About labial fusion
Your daughter’s external genitals are called the vulva. The vulva has inner lips (labia minora) and outer lips (labia majora). The labia cover your daughter’s vaginal opening.
Labial fusion is when the skin of the inner lips joins together. This changes the way this part of your daughter’s body looks, and it can sometimes mean that the opening for wee gets smaller.
Young girls between six months and two years old tend to get labial fusion more than older girls, but it can happen in older girls too.
Labial fusion is also sometimes called fused labia or labial adhesions.
Although some babies with ambiguous genitalia have fused labia, this article doesn’t cover ambiguous genitalia.
Symptoms of labial fusion
Labial fusion usually doesn’t cause any issues or pain for young girls.
Sometimes, young girls with labial fusion might dribble after they wee, because wee gets trapped behind the skin that is joined together.
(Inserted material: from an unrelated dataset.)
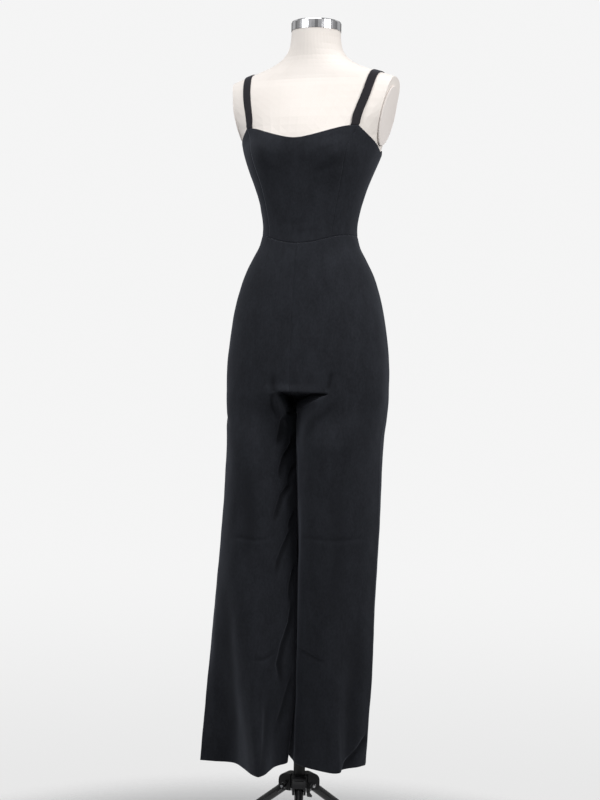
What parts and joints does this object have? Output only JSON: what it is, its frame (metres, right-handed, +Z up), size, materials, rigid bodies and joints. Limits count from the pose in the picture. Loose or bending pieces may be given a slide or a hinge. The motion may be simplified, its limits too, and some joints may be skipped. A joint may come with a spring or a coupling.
{
  "type": "wide-leg jumpsuit on dress form",
  "caption": "Sleeveless wide-leg jumpsuit with thin straps, worn by a limbless dress form on a pole with a folding tripod stand.",
  "frame": {"origin": "on the floor, in the middle of the stand's box; the pole stands beside it at x 0.0692 m, y 0.0406 m", "axes": "+Z up; the wearer faces -Y and the wearer's left is +X"},
  "size_m": [0.7137, 0.7403, 1.9353],
  "materials": {
    "crepe": "matte black crepe",
    "strap_crepe": "matte black crepe, two plies",
    "form_jersey": "cream jersey stretched over the form",
    "plate_jersey": "cream jersey on the arm plates",
    "polished_chrome": "polished",
    "black_steel": "gloss black paint",
    "black_plastic": "satin black",
    "black_rubber": "matte",
    "bright_zinc": "bright zinc plate"
  },
  "bodies": {
    "dressed_form": {"bodice_centre_front": "crepe", "bodice_side_front_left": "crepe", "bodice_side_front_right": "crepe", "bodice_back": "crepe", "trouser_front_left": "crepe", "trouser_front_right": "crepe", "trouser_back_left": "crepe", "trouser_back_right": "crepe", "strap_left": "strap_crepe", "strap_right": "strap_crepe", "form_torso": "form_jersey", "form_arm_plate_left": "plate_jersey", "form_arm_plate_right": "plate_jersey", "neck_cap": "polished_chrome", "pole": "black_steel", "hub": "black_plastic", "wing_nut_1": "black_plastic", "wing_nut_2": "black_plastic", "wing_nut_3": "black_plastic", "hinge_bolt_1": "bright_zinc", "hinge_bolt_2": "bright_zinc", "hinge_bolt_3": "bright_zinc", "washer_1": "bright_zinc", "washer_2": "bright_zinc", "washer_3": "bright_zinc"},
    "leg_1": {"leg_tube_1": "black_steel", "foot_1": "black_rubber"},
    "leg_2": {"leg_tube_2": "black_steel", "foot_2": "black_rubber"},
    "leg_3": {"leg_tube_3": "black_steel", "foot_3": "black_rubber"}
  },
  "joints": [
    {"name": "leg_1_fold", "type": "hinge", "parent": "dressed_form", "child": "leg_1", "pos_m": [0.07867, 0.01318, 0.295], "axis": [0.9455, 0.3256, 0], "range_deg": [0, 52.5]},
    {"name": "leg_2_fold", "type": "hinge", "parent": "dressed_form", "child": "leg_2", "pos_m": [0.08826, 0.06248, 0.295], "axis": [-0.7547, 0.6561, 0], "range_deg": [0, 52.5]},
    {"name": "leg_3_fold", "type": "hinge", "parent": "dressed_form", "child": "leg_3", "pos_m": [0.04076, 0.04613, 0.295], "axis": [-0.1908, -0.9816, 0], "range_deg": [0, 52.5]}
  ]
}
This can lead to wee leaking onto the girl’s underwear or difficulties with toilet training.
Girls also sometimes have vulvovaginitis.
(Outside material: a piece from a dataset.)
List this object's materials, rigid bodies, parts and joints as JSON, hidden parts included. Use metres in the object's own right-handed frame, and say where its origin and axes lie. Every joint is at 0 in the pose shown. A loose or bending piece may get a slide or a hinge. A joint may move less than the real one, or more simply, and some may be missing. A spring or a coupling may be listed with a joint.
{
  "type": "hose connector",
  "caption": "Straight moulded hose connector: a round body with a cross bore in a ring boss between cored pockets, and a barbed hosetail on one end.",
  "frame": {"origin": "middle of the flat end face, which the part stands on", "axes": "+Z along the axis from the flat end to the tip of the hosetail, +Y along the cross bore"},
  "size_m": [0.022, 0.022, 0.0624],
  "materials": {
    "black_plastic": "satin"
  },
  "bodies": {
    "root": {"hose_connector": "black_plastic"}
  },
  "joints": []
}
When to see your doctor about symptoms of labial fusion
There’s usually no need for your child to see a doctor about labial fusion unless she experiences frequent symptoms of vulvovaginitis, like a red or sore vulva. You should also take your child to the doctor if you’re generally worried about her labial fusion.
Labial fusion doesn’t affect your daughter’s fertility, sexual function or menstruation.
Treatment for labial fusion
If your daughter has labial fusion, she probably won’t need treatment. The condition is likely to sort itself out by the time she reaches puberty.
Good toilet habits can help with dribbling after weeing. Encourage your daughter to wriggle around for five seconds after a wee to make sure all the trapped wee comes out.
Causes of labial fusion
We don’t really know what causes labial fusion. We think it happens after the skin around the vulva gets irritated.